On both sides, the figures are presented as precise calculations but they are nothing of the sort. This is haggling, pure and simple. It has more to do with politics and face than statistical justice. The PM cannot be seen to be fleeced. Her EU counterparts want a final sum that can be presented as sufficiently punitive to their respective electorates.

The spanner in the works has been the disinclination of Angela Merkel and, to a lesser extent, Emmanuel Macron to speed things along. The German Chancellor may have been secured a record fourth term, but her domestic position does not give her much scope for magnanimity towards Britain. No 10 had counted on appreciable assistance from Berlin and has been weakened by its withdrawal.

David Davis was right yesterday to remark upon the lethal connection between the ticking of the clock and the hovering of the EU waiter with the bill. “They are using time pressure to get more money out of us,” the Brexit Secretary told MPs. “That is what’s going on. It’s obvious to everybody.”

It is indeed. On the Continent, they see a Government that insists it is united behind the PM’s speech in Florence last month but does little to justify the claim.

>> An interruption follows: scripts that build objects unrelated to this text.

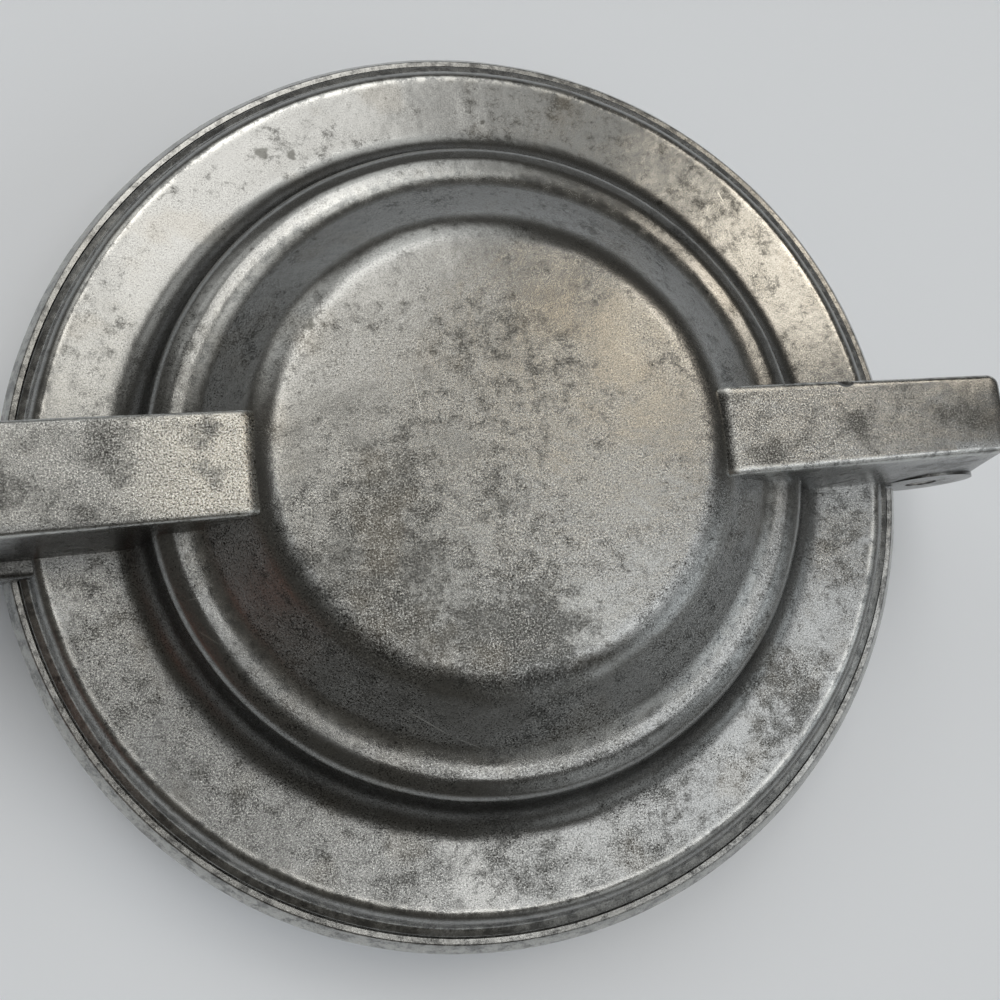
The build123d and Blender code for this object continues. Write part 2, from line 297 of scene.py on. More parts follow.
def bar_x(radius, start, end, z, segments=48):
    """Round bar along X."""
    return bar(radius, abs(end - start), (start + end) / 2, z, "Y", segments)


def soften(bm, keep, width, segments=3, rise=0):
    """Round the edges whose two ends both pass the test, and which rise at least this far."""
    edges = [edge for edge in bm.edges if all(keep(vert.co) for vert in edge.verts)
             and abs(edge.verts[0].co.z - edge.verts[1].co.z) >= rise]
    bmesh.ops.bevel(bm, geom=edges, offset=width, offset_type="OFFSET", segments=segments, profile=0.5,
                    affect="EDGES", material=-1)
    return bm


def as_object(bm, name, material=0):
    """Put a bmesh into the scene as an object of its own, its faces marked with one of two materials."""
    for face in bm.faces:
        face.material_index = material
    mesh = bpy.data.meshes.new(name)
    for _ in range(2):
        mesh.materials.append(None)
    bm.to_mesh(mesh)
    bm.free()
    piece = bpy.data.objects.new(name, mesh)
    bpy.context.scene.collection.objects.link(piece)
    return piece


def combine(piece, solids, operation, material=0):
    """Join an object with several solids or cut it by them, and mark the faces that they leave."""
    tools = [as_object(bm, "tool", material) for bm in solids]
    for tool in tools:
        change = piece.modifiers.new(operation, "BOOLEAN")
        change.operation = operation
        change.solver = "MANIFOLD"
        change.object = tool
    bpy.context.view_layer.update()
    graph = bpy.context.evaluated_depsgraph_get()
    made = bpy.data.meshes.new_from_object(piece.evaluated_get(graph))
    piece.modifiers.clear()
    piece.data = made
    for tool in tools:
        bpy.data.objects.remove(tool)


def settle(piece, place, materials):
    """Move a finished piece from its drawing place in millimetres to the iron, in metres, and shade it."""
    piece.data.transform(Matrix.Scale(MM, 4) @ place)
    for number, material in enumerate(materials):
        piece.data.materials[number] = material
    while len(piece.data.materials) > len(materials):
        piece.data.materials.pop()
    piece.data.polygons.foreach_set("use_smooth", [True] * len(piece.data.polygons))
    piece.data.set_sharp_from_angle(angle=SHARP)
    piece.data.update()


def fit_out(piece, node, body, place, materials):
    """Finish a piece, and let it stand in for its solid."""
    settle(piece, place, materials)
    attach(piece, body)
    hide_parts(node)


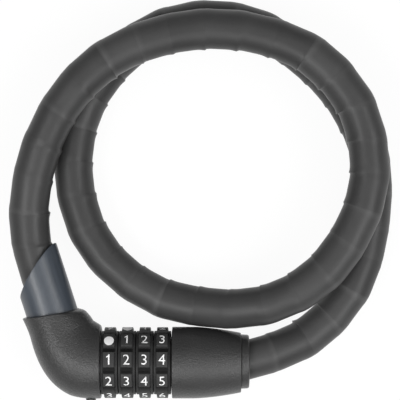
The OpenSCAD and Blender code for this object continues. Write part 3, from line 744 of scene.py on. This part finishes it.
flats = [flatDigit(str(d)) for d in range(dial["digits"])]
numerals = []
for k in range(1, dial["count"] + 1):
    numerals.append(makeNumerals(k, makeDial(k), flats))
for mesh in flats:
    bpy.data.meshes.remove(mesh)
print("dials and numerals made")


# materials
class Wiring:
    # short ways to add and join nodes
    def __init__(self, tree):
        # the tree that they go into
        self.tree = tree

    def add(self, kind, group=None, **values):
        # a node, with its group where it stands for one, and its inputs set by name
        node = self.tree.nodes.new(kind)
        if group:
            node.node_tree = group
        for key, value in values.items():
            node.inputs[key.replace("_", " ")].default_value = value
        return node

    def join(self, source, target):
        # source feeds target
        self.tree.links.new(source, target)

    def spread(self, source, low, high, fromLow=0.0, fromHigh=1.0):
        # low + (high - low) (source - fromLow) / (fromHigh - fromLow)
        node = self.add("ShaderNodeMapRange", From_Min=fromLow, From_Max=fromHigh, To_Min=low, To_Max=high)
        self.join(source, node.inputs["Value"])
        return node.outputs["Result"]

    def operate(self, kind, *sources):
        # the named sum, product, larger value or rounding of the sources
        node = self.tree.nodes.new("ShaderNodeMath")
        node.operation = kind
        for index, source in enumerate(sources):
            self.join(source, node.inputs[index])
        return node.outputs["Value"]

    def mix(self, kind, factor, second, first=None):
        # first + (second - first) factor; a first that nothing feeds is black
        node = self.tree.nodes.new("ShaderNodeMix")
        node.data_type = kind
        self.join(factor, node.inputs["Factor"])
        self.join(second, node.inputs["B"])
        if first:
            self.join(first, node.inputs["A"])
        return node

    def bump(self, height, distance):
        # the normal leans as if the surface stood out by height times distance
        node = self.add("ShaderNodeBump", Distance=distance)
        self.join(height, node.inputs["Height"])
        return node.outputs["Normal"]


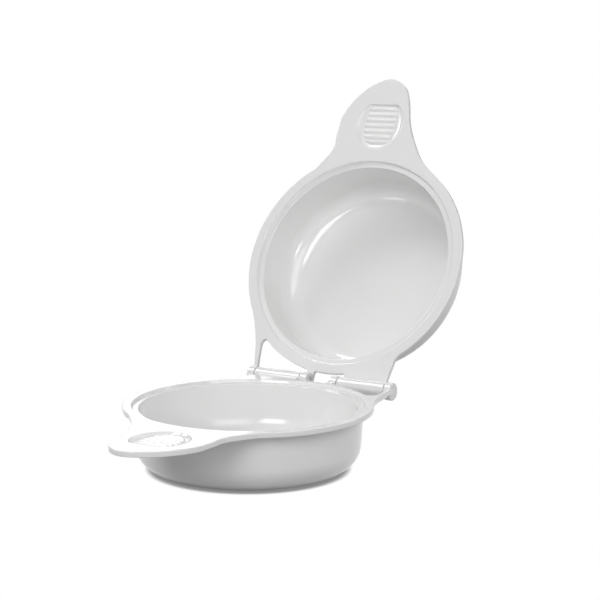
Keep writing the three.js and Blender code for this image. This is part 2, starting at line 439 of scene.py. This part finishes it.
# ---------------------------------------------------------------- thumb dish
def oval(width, top, bottom, cut, power, centre, arc_count=84, cut_count=18):
    """A closed loop: an oval (or superellipse) with its -Y end cut off straight."""
    reach = (1 - (cut / top) ** power) ** (1 / power)
    end = math.atan2(-((cut / top) ** (power / 2)), reach ** (power / 2))
    points = []
    for i in range(arc_count + 1):
        a = end + (math.pi - 2 * end) * i / arc_count
        c, s = math.cos(a), math.sin(a)
        x = math.copysign(abs(c) ** (2 / power), c) * width
        y = math.copysign(abs(s) ** (2 / power), s) * (bottom if s > 0 else top)
        points.append((x, max(y, -cut)))
    half = width * reach
    points += [(-half + 2 * half * i / cut_count, -cut) for i in range(1, cut_count)]
    return [(centre[0] + x, centre[1] + y) for x, y in points]


def relax(loop, passes):
    """Rounds a loop's corners a little."""
    for _ in range(passes):
        after = loop[1:] + loop[:1]
        loop = [
            tuple(0.25 * a + 0.5 * b + 0.25 * c for a, b, c in zip(loop[i - 1], p, after[i]))
            for i, p in enumerate(loop)
        ]
    return loop


def rib_height(x, y):
    """Height of the grip ribs over the panel, at a place in the dish's own frame."""
    phase = (y - RIB_START) / RIB_PITCH
    if not -0.5 <= phase <= RIB_COUNT - 0.5:
        return 0.0
    wave = 0.5 + 0.5 * math.cos(math.tau * phase)
    length = PANEL_TOP if y < 0 else PANEL_BOTTOM
    across = (abs(x) / PANEL_HALF_WIDTH) ** 3 + (abs(y) / length) ** 3
    fade = min(1.0, max(0.0, (1 - across) / RIB_FADE))
    return RIB_HEIGHT * wave ** 0.8 * fade * (2 - fade)


def cove_loops(rim, panel):
    """(loop, depth) from the rounded lip of the dish down its cove to the ribbed panel."""
    steps = [(inset(rim, -LIP_OUTER), 0.0), (inset(rim, -LIP_INNER), LIP_MIDDLE_DROP)]
    for s in COVE_STEPS:
        loop = [(a[0] + (b[0] - a[0]) * s, a[1] + (b[1] - a[1]) * s) for a, b in zip(rim, panel)]
        steps.append((loop, LIP_DROP + (DISH_DEPTH - LIP_DROP) * (1 - (1 - s) ** 2)))
    return steps


def rib_grid(mesh, centre, core):
    """Vertices over the ribbed panel, raised where a rib is."""
    grid = []
    step_y = RIB_PITCH / PANEL_ROWS_PER_RIB
    for j in range(int((PANEL_CUT + PANEL_BOTTOM) / step_y)):
        y = -PANEL_CUT + PANEL_MARGIN + j * step_y
        for i in range(-PANEL_COLUMNS, PANEL_COLUMNS + 1):
            x = PANEL_HALF_WIDTH * i / PANEL_COLUMNS
            place = (centre[0] + x, centre[1] + y)
            if inside(place, core):
                grid.append(mesh.bm.verts.new((*place, -DISH_DEPTH + rib_height(x, y))))
    return grid


def add_dish(mesh, centre):
    """Builds the dish below z = 0 and returns its rim loop."""
    rim = relax(oval(DISH_HALF_WIDTH, DISH_HALF_LENGTH, DISH_HALF_LENGTH, DISH_CUT, 2, centre), 3)
    panel = relax(oval(PANEL_HALF_WIDTH, PANEL_TOP, PANEL_BOTTOM, PANEL_CUT, 3, centre), 3)
    loops = [mesh.loop(loop, -depth) for loop, depth in cove_loops(rim, panel)]
    for a, b in zip(loops, loops[1:]):
        mesh.bridge(a, b, False)
    bound = [tuple(v.co[:2]) for v in loops[-1]]
    mesh.fill(loops[-1], [], True, rib_grid(mesh, centre, inset(bound, PANEL_CORE_INSET)))
    return loops[0]


# ---------------------------------------------------------------- one half
def bar(start, end, radius, axis_z, edge):
    """A round bar along X on the hinge axis, as a closed mesh, with its ends rounded by edge."""
    mesh = Mesh()
    steps = [(start, radius)]
    if edge:
        steps = [(start + edge * d, radius - edge * (1 - s)) for s, d in quarter(EDGE_STEPS)]
    profile = steps + [(start + end - x, r) for x, r in reversed(steps)]
    turn = [math.tau * i / BAR_SEGMENTS for i in range(BAR_SEGMENTS)]
    loops = [
        [mesh.bm.verts.new((x, HINGE_Y + r * math.cos(a), axis_z + r * math.sin(a))) for a in turn]
        for x, r in profile
    ]
    for a, b in zip(loops, loops[1:]):
        mesh.bridge(a, b, True)
    mesh.cap(loops[0], (start, HINGE_Y, axis_z), True)
    mesh.cap(loops[-1], (end, HINGE_Y, axis_z), True)
    return mesh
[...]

Yesterday Amber Rudd said it was “unthinkable there would be no deal” — while Davis maintained that the thinkability of such an outcome remained an essential deterrent.

The sparring between Boris Johnson and Philip Hammond over Brexit has become a spectator sport for the rest of the EU. It does not help May in the great poker game that her own Cabinet colleagues are peering over her shoulder and muttering acrimoniously to one another about the strength of her hand.

This is haggling, pure and simple. It has more to do with politics and face than statistical justice

Matthew d'Ancona

Add to this the sudden onslaught of analysis from all quarters, warning of economic trouble ahead. The Resolution Foundation claims that a “no-deal” Brexit would cost the average UK household £260 a year. Xavier Rolet, chief executive of the London Stock Exchange Group, warns in the Telegraph that firms will relocate abroad unless serious diplomatic progress is made by the end of the year. Most significantly, the OECD — adopting a new, more proactive strategy — predicts adversity for the British economy and urges a second referendum as a means of averting the pain.

All of this pressure helps the EU-27 to set the price for divorce. They know how badly Britain needs to get beyond the initial phase to negotiations about the future. And they know that — sooner or later, in phases or all at once — we will pay up.

I am reminded of a vignette in Philip Roth’s Portnoy’s Complaint, in which Portnoy’s cousin Heshie falls for a Polish drum majorette and is outraged by his family’s opposition to the match. In the end, Uncle Hymie meets the girl by a lake and cuts a deal. “He drew from his pocket an envelope containing five 20-dollar bills. And dumb, frightened Alice Dembosky took it. Thus proving something that everybody but Heshie (and I) had surmised about the Polack from the beginning: that her plan was to take Heshie for all his father’s money, and then ruin his life.”

Like Alice, the EU plans to take our money and (up to a point) ruin our lives. How could it be otherwise? It is axiomatic for Brussels that Brexit must be a cautionary tale, not a liberation, a warning to others, not an inspiration. The plan is quite simple: to squeeze us till the pips squeak — and then some.